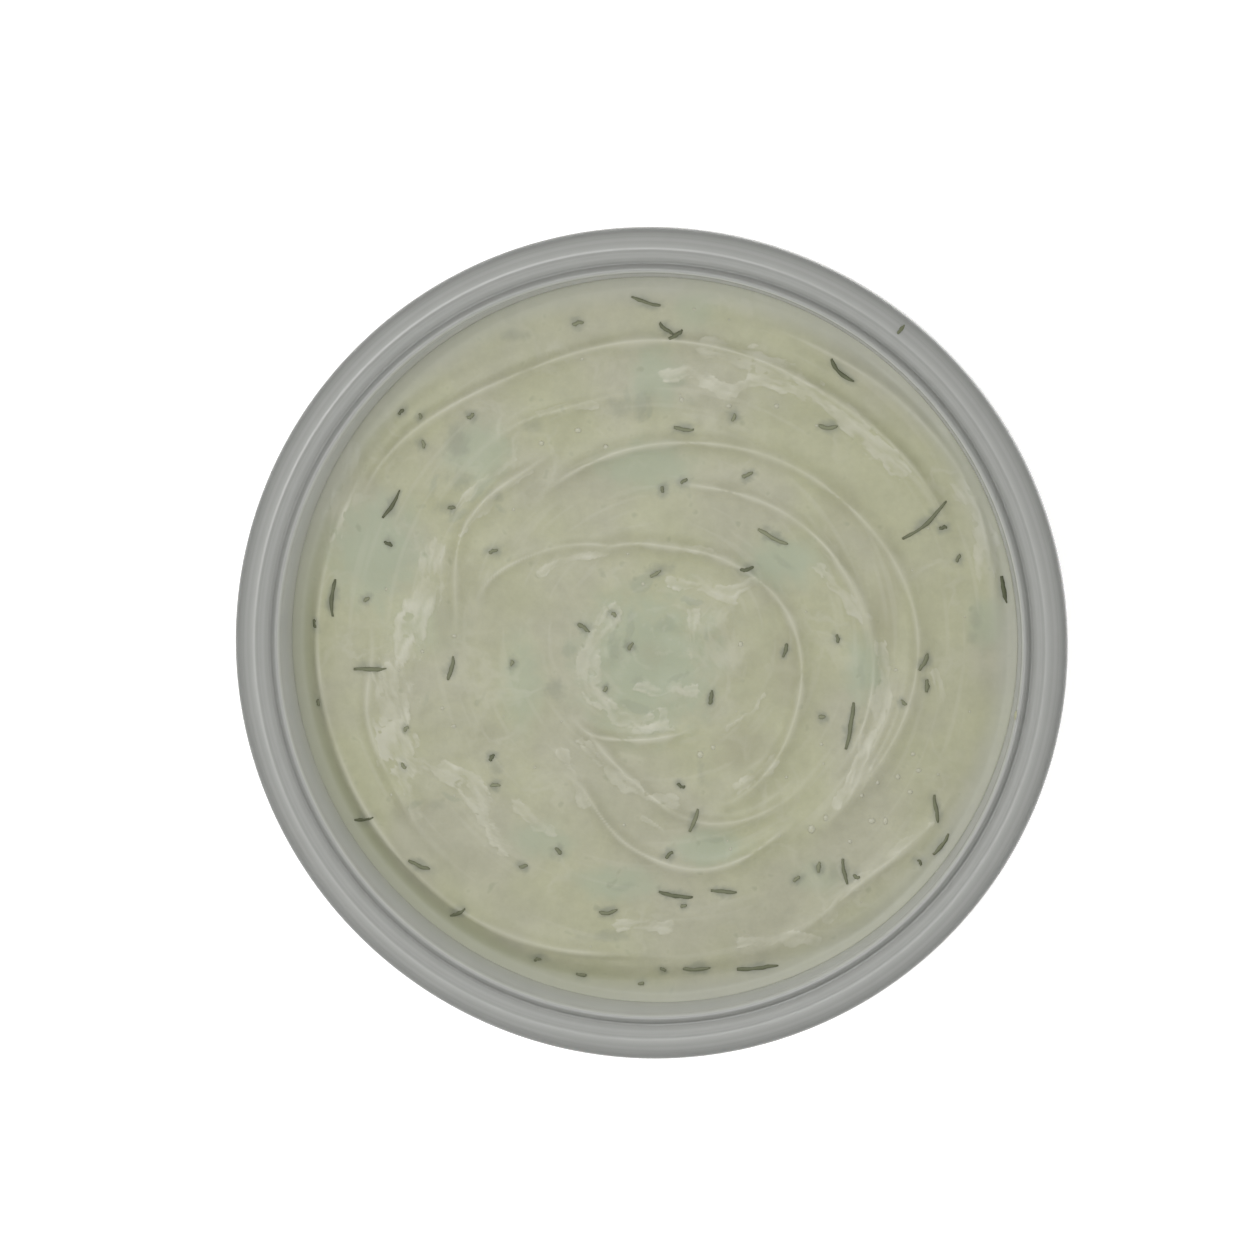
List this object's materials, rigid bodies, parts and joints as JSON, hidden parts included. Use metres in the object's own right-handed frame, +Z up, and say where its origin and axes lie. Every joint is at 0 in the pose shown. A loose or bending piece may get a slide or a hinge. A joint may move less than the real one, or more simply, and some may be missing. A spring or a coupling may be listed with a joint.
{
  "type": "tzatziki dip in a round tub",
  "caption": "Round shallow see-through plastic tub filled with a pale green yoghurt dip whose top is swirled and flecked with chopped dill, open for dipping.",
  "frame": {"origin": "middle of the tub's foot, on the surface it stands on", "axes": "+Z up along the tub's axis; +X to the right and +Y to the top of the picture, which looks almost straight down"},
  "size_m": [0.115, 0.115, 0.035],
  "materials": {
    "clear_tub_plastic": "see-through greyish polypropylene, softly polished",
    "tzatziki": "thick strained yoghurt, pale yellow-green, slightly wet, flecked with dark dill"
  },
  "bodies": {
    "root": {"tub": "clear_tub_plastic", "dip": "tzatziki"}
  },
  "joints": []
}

What you need to do -
Provide only the count of lines in the material above that hold the word "right".

Exercise answer -
2